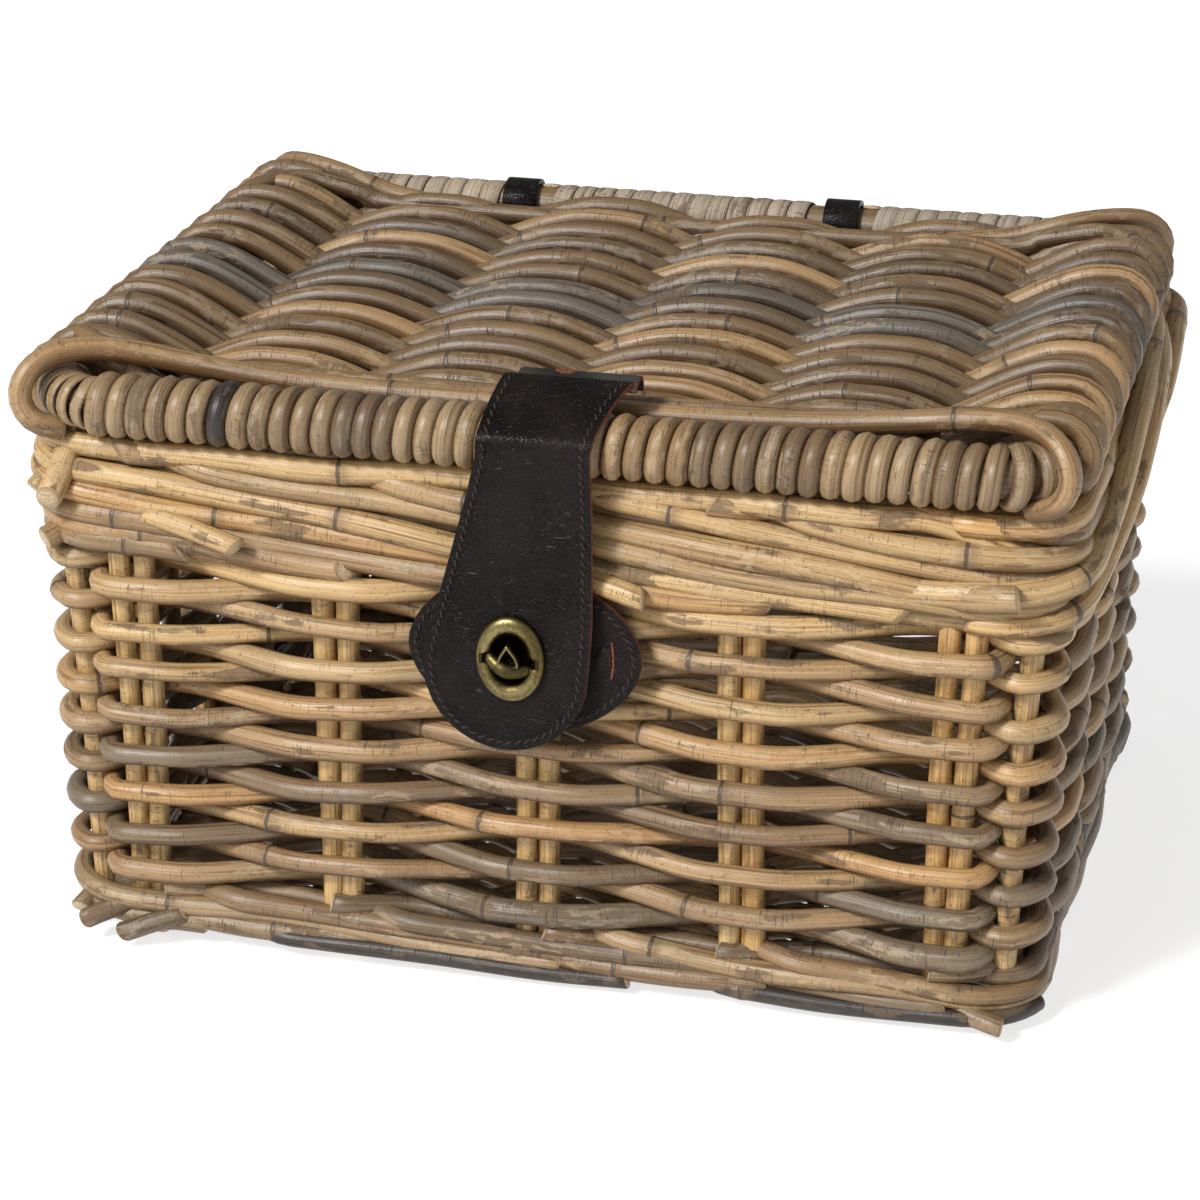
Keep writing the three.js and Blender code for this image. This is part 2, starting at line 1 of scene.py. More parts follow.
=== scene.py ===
# A woven cane hamper with a hinged lid, a leather strap and a turn-lock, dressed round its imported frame.
# Metres, +Z up, front towards -Y.
import math
import bpy
import bmesh
import numpy as np
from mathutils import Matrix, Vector


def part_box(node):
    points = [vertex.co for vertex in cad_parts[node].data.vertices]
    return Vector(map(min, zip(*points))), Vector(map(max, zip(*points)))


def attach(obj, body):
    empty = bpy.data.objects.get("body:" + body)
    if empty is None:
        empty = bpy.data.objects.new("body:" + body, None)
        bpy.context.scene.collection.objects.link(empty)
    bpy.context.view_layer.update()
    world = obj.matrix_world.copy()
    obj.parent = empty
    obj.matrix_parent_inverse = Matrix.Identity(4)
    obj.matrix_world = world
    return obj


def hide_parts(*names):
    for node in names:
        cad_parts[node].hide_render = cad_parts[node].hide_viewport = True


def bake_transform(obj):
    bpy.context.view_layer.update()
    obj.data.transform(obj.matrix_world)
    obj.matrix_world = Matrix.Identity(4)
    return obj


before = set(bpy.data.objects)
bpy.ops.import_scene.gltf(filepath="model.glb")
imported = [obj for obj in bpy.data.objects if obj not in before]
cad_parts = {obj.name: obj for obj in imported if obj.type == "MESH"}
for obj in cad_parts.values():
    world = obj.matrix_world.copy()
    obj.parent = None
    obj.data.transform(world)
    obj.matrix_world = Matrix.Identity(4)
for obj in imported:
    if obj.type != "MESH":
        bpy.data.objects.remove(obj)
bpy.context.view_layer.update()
bpy.ops.object.select_all(action="DESELECT")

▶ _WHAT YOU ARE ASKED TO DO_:
Return the whole listing exactly, with every line included.

▶ _REPLY TO THE EXERCISE_:
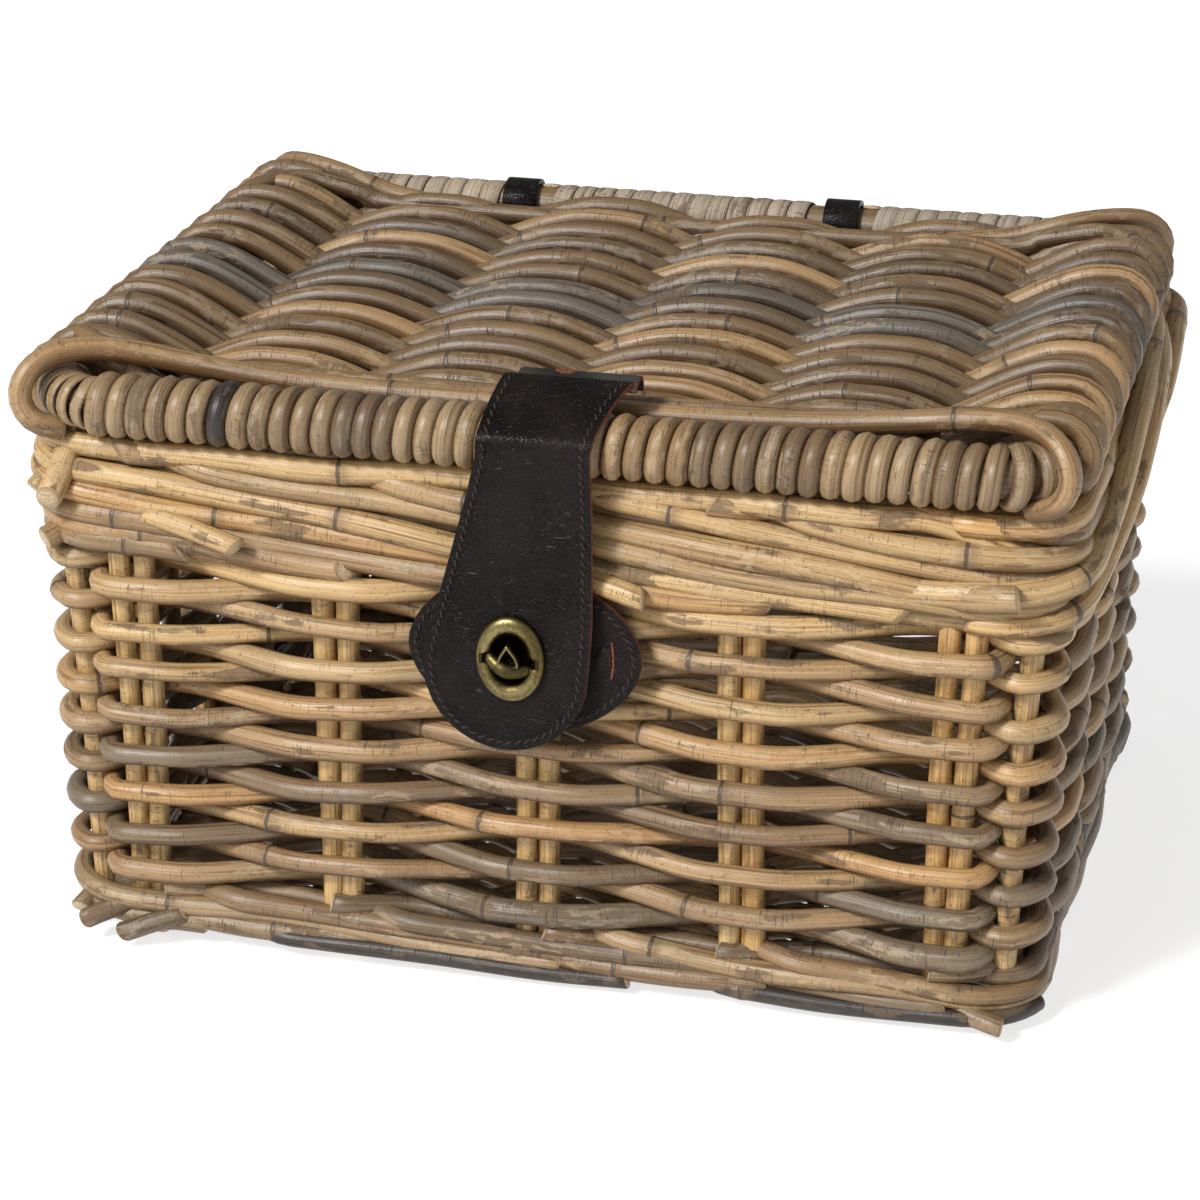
Keep writing the three.js and Blender code for this image. This is part 2, starting at line 1 of scene.py. More parts follow.
=== scene.py ===
# A woven cane hamper with a hinged lid, a leather strap and a turn-lock, dressed round its imported frame.
# Metres, +Z up, front towards -Y.
import math
import bpy
import bmesh
import numpy as np
from mathutils import Matrix, Vector


def part_box(node):
    points = [vertex.co for vertex in cad_parts[node].data.vertices]
    return Vector(map(min, zip(*points))), Vector(map(max, zip(*points)))


def attach(obj, body):
    empty = bpy.data.objects.get("body:" + body)
    if empty is None:
        empty = bpy.data.objects.new("body:" + body, None)
        bpy.context.scene.collection.objects.link(empty)
    bpy.context.view_layer.update()
    world = obj.matrix_world.copy()
    obj.parent = empty
    obj.matrix_parent_inverse = Matrix.Identity(4)
    obj.matrix_world = world
    return obj


def hide_parts(*names):
    for node in names:
        cad_parts[node].hide_render = cad_parts[node].hide_viewport = True


def bake_transform(obj):
    bpy.context.view_layer.update()
    obj.data.transform(obj.matrix_world)
    obj.matrix_world = Matrix.Identity(4)
    return obj


before = set(bpy.data.objects)
bpy.ops.import_scene.gltf(filepath="model.glb")
imported = [obj for obj in bpy.data.objects if obj not in before]
cad_parts = {obj.name: obj for obj in imported if obj.type == "MESH"}
for obj in cad_parts.values():
    world = obj.matrix_world.copy()
    obj.parent = None
    obj.data.transform(world)
    obj.matrix_world = Matrix.Identity(4)
for obj in imported:
    if obj.type != "MESH":
        bpy.data.objects.remove(obj)
bpy.context.view_layer.update()
bpy.ops.object.select_all(action="DESELECT")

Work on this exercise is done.